*What is asked*:
Can you write out the whole listing exactly?

·····

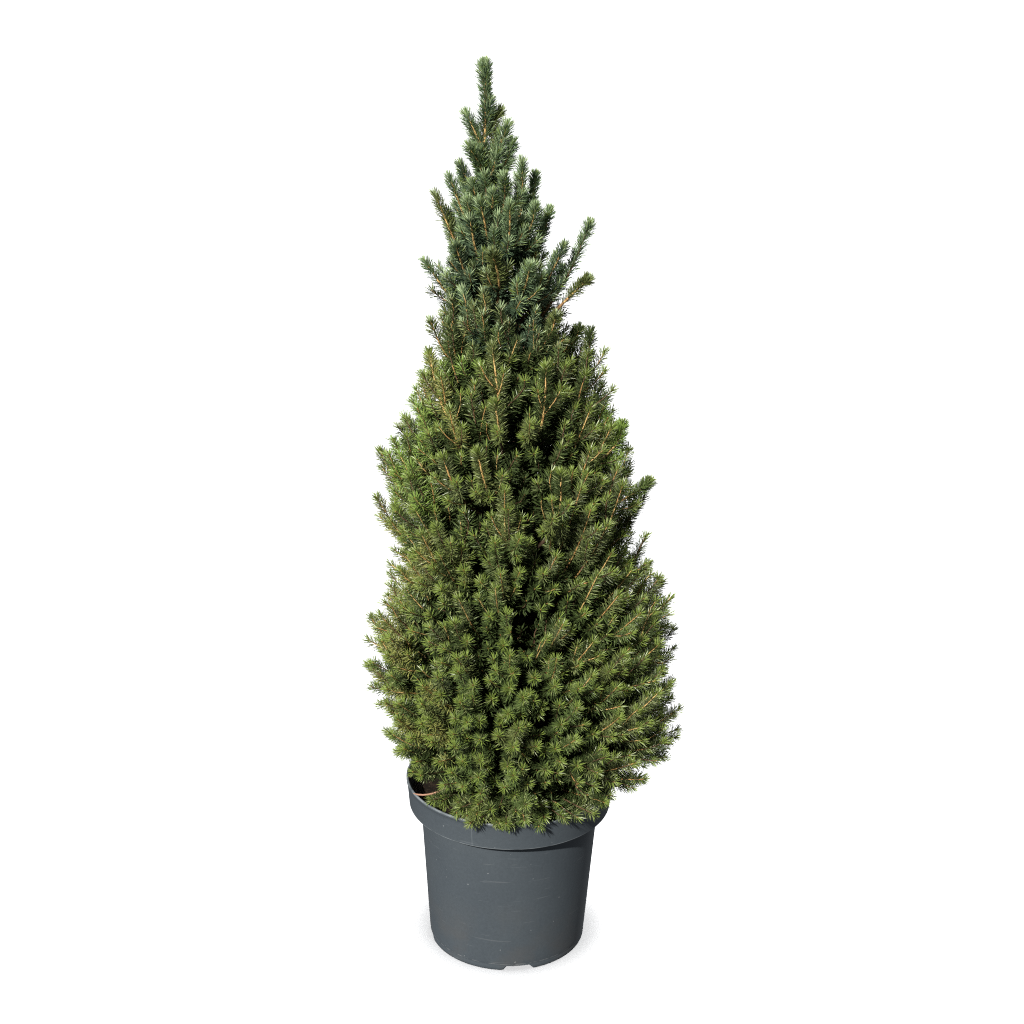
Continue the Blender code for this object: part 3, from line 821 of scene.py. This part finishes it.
def spray_color(z, x, count):
    """A base colour for each spray: bluish at the top, mid green lower, olive and grey-green mixed in."""
    draw = rng.random(count)
    top = rng.random(count) < np.clip((z - 0.93) / 0.12, 0, 1)
    lower = np.select([draw < 0.42, draw < 0.66, draw < 0.88], [MID, OLIVE, GREY], DEEP)
    darker = np.interp(z, (0.32, 0.34, 0.86, 0.90, 0.98, 1.02), (0.30, 0.0, 0.0, 0.52, 0.52, 0.10))
    lower = np.where(rng.random(count) < darker, DEEP, lower)
    upper = np.select([draw < 0.80, draw < 0.88], [TOP, OLIVE], TOP_DARK)
    upper = np.where(rng.random(count) < darker, TOP_DARK, upper)
    color = np.where(top, upper, lower)
    # painted highlight: brighter, more saturated green where the shoulders stand out of the crown on either side
    c, h = crown(z)
    side = (x - c) / h
    fresh = (np.abs(z - 0.795) < 0.065) & (side > 0.86) | (np.abs(z - 0.83) < 0.080) & (side < np.interp(z, (0.83, 0.86), (-0.66, -0.40)))
    fresh &= rng.random(count) < 0.60
    color = np.where(fresh, VIVID, color)
    # yellower where the left side faces the light
    sunny = (z > 0.36) & (z < 0.90) & (rng.random(count) < np.interp(-side, (0.36, 0.80), (0.0, 0.58)))
    color = np.where(sunny & ~fresh, SUNNY, color)
    # painted shade: some sprays on the right, the side away from the key light, take the darkest greens
    shaded = (x > 0.12 + 0.1 * rng.random(count)) & (rng.random(count) < 0.30)
    return np.where(shaded, np.where(top, TOP_DARK, DEEP), color)


main_color = spray_color(main[:, -1, 2], main[:, -1, 0], len(main))
second_color = np.where(
    rng.random(len(second)) < 0.70,
    main_color[second_of],
    spray_color(second[:, -1, 2], second[:, -1, 0], len(second)),
)
third_color = second_color[third_of]
filled_color = spray_color(filled[:, -1, 2], filled[:, -1, 0], len(filled))


def wanted(lines, leafy_length, gain):
    """Needles that each line should carry, before the budget: dense on the outside, thin inside."""
    middle = lines[:, int(lines.shape[1] * 0.7)]
    weight = np.interp(outer(middle), (0.45, 0.85), (0.30, 1.0)) * np.interp(middle[:, 2], (0.90, 1.10), (1.0, 1.20))
    return leafy_length * weight * gain


def needles_along(lines, color, leafy_length, counts, fresh):
    """Needles all round each line, leaning forward more towards its tip. fresh is the bright tip's length."""
    from_tip = arc(lines)
    length = from_tip[:, 0]
    leafy_length = np.minimum(leafy_length, length)
    counts = np.maximum(counts.astype(int), 6)
    which = np.repeat(np.arange(len(lines)), counts)
    index = np.arange(len(which)) - np.repeat(np.cumsum(counts) - counts, counts)
    # denser at the tip, thinner on the older wood
    s = ((index + rng.random(len(which))) / counts[which]) ** 1.22 * leafy_length[which]
    share = 1 - s / length[which]
    p, d = at(lines, which, share)
    u, w = across(d)
    roll = index * GOLDEN + which * 1.7 + rng.normal(0, 0.25, len(which))
    out = u * np.cos(roll)[:, None] + w * np.sin(roll)[:, None]
    near_tip = np.exp(-s / 0.0065)
    high = np.interp(p[:, 2], (0.90, 1.05), (0.0, 1.0))
    lean = np.radians(
        60 - 10 * high + rng.normal(0, 8, len(which)) - 28 * near_tip + 6 * near_tip * rng.normal(0, 1, len(which))
    )
    aim = d * np.cos(lean)[:, None] + out * np.sin(lean)[:, None]
    aim = normalized(aim + 0.08 * UP)
    tall = np.interp(p[:, 2], (1.120, 1.150, 1.205, 1.225), (0.0, 0.25, 0.25, 0.0))
    long = NEEDLE_LONG * (1 + 0.06 * high + tall) * (1 + rng.normal(0, 0.09, len(which))) * (1 - 0.12 * near_tip)
    thick = np.interp(outer(p), (0.50, 0.78), (2.8, 1.0))
    side = normalized(np.cross(aim, out) + 0.35 * rng.normal(0, 1, aim.shape))
    side = normalized(side - aim * (side * aim).sum(-1, keepdims=True))
    keel = np.cross(side, aim)
    wide = NEEDLE_WIDE * (0.9 + 0.2 * rng.random(len(which))) * thick
    foot = p + out * 0.0006
    tip = foot + aim * long[:, None]
    drop = keel * (wide * 0.30)[:, None]
    left = foot + aim * (long * 0.26)[:, None] - drop + side * (wide / 2)[:, None]
    right = foot + aim * (long * 0.70)[:, None] - drop - side * (wide / 2)[:, None]
    points = np.stack([foot, left, tip, right], 1)
    look = color[which].copy()
    live = look != BROWN
    top = np.isin(look, (TOP, TOP_DARK))
    draw = rng.random(len(which))
    # painted glints: at random, a share of needles takes a pale colour that stands in for the sun's glints on the waxy
    # needles
    look = np.where(live & (draw < np.where(top, 0.17, 0.13)), np.where(top, TOP_PALE, PALE), look)
    look = np.where(live & (draw > np.where(top, 0.74, 0.86)), np.where(top, TOP_DARK, DEEP), look)
    bright = (s < fresh * (0.5 + 0.9 * rng.random(len(which)))) & live & (look != VIVID) & (p[:, 2] < 0.90)
    bright &= draw > np.interp(p[:, 2], (0.30, 0.36), (0.45, 0.10))
    look = np.where(bright, LIME, look)
    look = np.where((s < 0.004) & live & (p[:, 2] > 0.93) & (draw > 0.60), TOP_PALE, look)
    look = np.where(top & (s < 0.030) & (draw > 0.17) & (draw < 0.30), LIME, look)
    away = p - trunk_at(p[:, 2])
    away[:, 2] = 0
    facing = (out * normalized(away)).sum(-1)
    bare = (p[:, 2] > 0.68) & (s > 0.022) & (outer(p) > 0.7) & (facing > 0.25) & (length[which] > 0.1)
    bare &= draw < np.interp(p[:, 2], (0.68, 0.90), (0.35, 0.55))
    inner = outer(p) < 0.66 + 0.10 * rng.random(len(which))
    look = np.where(inner & live, np.where(p[:, 2] > 0.9, TOP_DARK, DEEP), look)
    return points[~bare], look[~bare]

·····

*Answer to this exercise*:
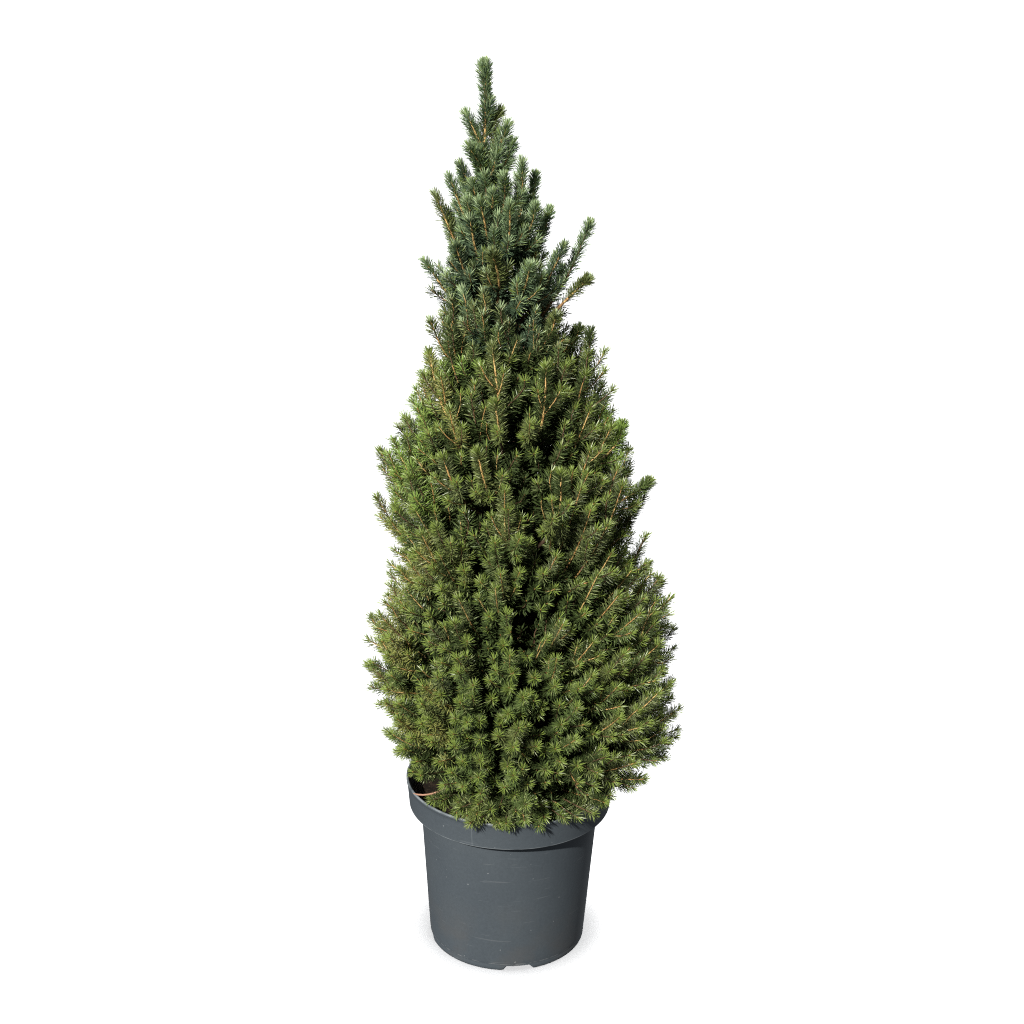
Continue the Blender code for this object: part 3, from line 821 of scene.py. This part finishes it.
def spray_color(z, x, count):
    """A base colour for each spray: bluish at the top, mid green lower, olive and grey-green mixed in."""
    draw = rng.random(count)
    top = rng.random(count) < np.clip((z - 0.93) / 0.12, 0, 1)
    lower = np.select([draw < 0.42, draw < 0.66, draw < 0.88], [MID, OLIVE, GREY], DEEP)
    darker = np.interp(z, (0.32, 0.34, 0.86, 0.90, 0.98, 1.02), (0.30, 0.0, 0.0, 0.52, 0.52, 0.10))
    lower = np.where(rng.random(count) < darker, DEEP, lower)
    upper = np.select([draw < 0.80, draw < 0.88], [TOP, OLIVE], TOP_DARK)
    upper = np.where(rng.random(count) < darker, TOP_DARK, upper)
    color = np.where(top, upper, lower)
    # painted highlight: brighter, more saturated green where the shoulders stand out of the crown on either side
    c, h = crown(z)
    side = (x - c) / h
    fresh = (np.abs(z - 0.795) < 0.065) & (side > 0.86) | (np.abs(z - 0.83) < 0.080) & (side < np.interp(z, (0.83, 0.86), (-0.66, -0.40)))
    fresh &= rng.random(count) < 0.60
    color = np.where(fresh, VIVID, color)
    # yellower where the left side faces the light
    sunny = (z > 0.36) & (z < 0.90) & (rng.random(count) < np.interp(-side, (0.36, 0.80), (0.0, 0.58)))
    color = np.where(sunny & ~fresh, SUNNY, color)
    # painted shade: some sprays on the right, the side away from the key light, take the darkest greens
    shaded = (x > 0.12 + 0.1 * rng.random(count)) & (rng.random(count) < 0.30)
    return np.where(shaded, np.where(top, TOP_DARK, DEEP), color)


main_color = spray_color(main[:, -1, 2], main[:, -1, 0], len(main))
second_color = np.where(
    rng.random(len(second)) < 0.70,
    main_color[second_of],
    spray_color(second[:, -1, 2], second[:, -1, 0], len(second)),
)
third_color = second_color[third_of]
filled_color = spray_color(filled[:, -1, 2], filled[:, -1, 0], len(filled))


def wanted(lines, leafy_length, gain):
    """Needles that each line should carry, before the budget: dense on the outside, thin inside."""
    middle = lines[:, int(lines.shape[1] * 0.7)]
    weight = np.interp(outer(middle), (0.45, 0.85), (0.30, 1.0)) * np.interp(middle[:, 2], (0.90, 1.10), (1.0, 1.20))
    return leafy_length * weight * gain


def needles_along(lines, color, leafy_length, counts, fresh):
    """Needles all round each line, leaning forward more towards its tip. fresh is the bright tip's length."""
    from_tip = arc(lines)
    length = from_tip[:, 0]
    leafy_length = np.minimum(leafy_length, length)
    counts = np.maximum(counts.astype(int), 6)
    which = np.repeat(np.arange(len(lines)), counts)
    index = np.arange(len(which)) - np.repeat(np.cumsum(counts) - counts, counts)
    # denser at the tip, thinner on the older wood
    s = ((index + rng.random(len(which))) / counts[which]) ** 1.22 * leafy_length[which]
    share = 1 - s / length[which]
    p, d = at(lines, which, share)
    u, w = across(d)
    roll = index * GOLDEN + which * 1.7 + rng.normal(0, 0.25, len(which))
    out = u * np.cos(roll)[:, None] + w * np.sin(roll)[:, None]
    near_tip = np.exp(-s / 0.0065)
    high = np.interp(p[:, 2], (0.90, 1.05), (0.0, 1.0))
    lean = np.radians(
        60 - 10 * high + rng.normal(0, 8, len(which)) - 28 * near_tip + 6 * near_tip * rng.normal(0, 1, len(which))
    )
    aim = d * np.cos(lean)[:, None] + out * np.sin(lean)[:, None]
    aim = normalized(aim + 0.08 * UP)
    tall = np.interp(p[:, 2], (1.120, 1.150, 1.205, 1.225), (0.0, 0.25, 0.25, 0.0))
    long = NEEDLE_LONG * (1 + 0.06 * high + tall) * (1 + rng.normal(0, 0.09, len(which))) * (1 - 0.12 * near_tip)
    thick = np.interp(outer(p), (0.50, 0.78), (2.8, 1.0))
    side = normalized(np.cross(aim, out) + 0.35 * rng.normal(0, 1, aim.shape))
    side = normalized(side - aim * (side * aim).sum(-1, keepdims=True))
    keel = np.cross(side, aim)
    wide = NEEDLE_WIDE * (0.9 + 0.2 * rng.random(len(which))) * thick
    foot = p + out * 0.0006
    tip = foot + aim * long[:, None]
    drop = keel * (wide * 0.30)[:, None]
    left = foot + aim * (long * 0.26)[:, None] - drop + side * (wide / 2)[:, None]
    right = foot + aim * (long * 0.70)[:, None] - drop - side * (wide / 2)[:, None]
    points = np.stack([foot, left, tip, right], 1)
    look = color[which].copy()
    live = look != BROWN
    top = np.isin(look, (TOP, TOP_DARK))
    draw = rng.random(len(which))
    # painted glints: at random, a share of needles takes a pale colour that stands in for the sun's glints on the waxy
    # needles
    look = np.where(live & (draw < np.where(top, 0.17, 0.13)), np.where(top, TOP_PALE, PALE), look)
    look = np.where(live & (draw > np.where(top, 0.74, 0.86)), np.where(top, TOP_DARK, DEEP), look)
    bright = (s < fresh * (0.5 + 0.9 * rng.random(len(which)))) & live & (look != VIVID) & (p[:, 2] < 0.90)
    bright &= draw > np.interp(p[:, 2], (0.30, 0.36), (0.45, 0.10))
    look = np.where(bright, LIME, look)
    look = np.where((s < 0.004) & live & (p[:, 2] > 0.93) & (draw > 0.60), TOP_PALE, look)
    look = np.where(top & (s < 0.030) & (draw > 0.17) & (draw < 0.30), LIME, look)
    away = p - trunk_at(p[:, 2])
    away[:, 2] = 0
    facing = (out * normalized(away)).sum(-1)
    bare = (p[:, 2] > 0.68) & (s > 0.022) & (outer(p) > 0.7) & (facing > 0.25) & (length[which] > 0.1)
    bare &= draw < np.interp(p[:, 2], (0.68, 0.90), (0.35, 0.55))
    inner = outer(p) < 0.66 + 0.10 * rng.random(len(which))
    look = np.where(inner & live, np.where(p[:, 2] > 0.9, TOP_DARK, DEEP), look)
    return points[~bare], look[~bare]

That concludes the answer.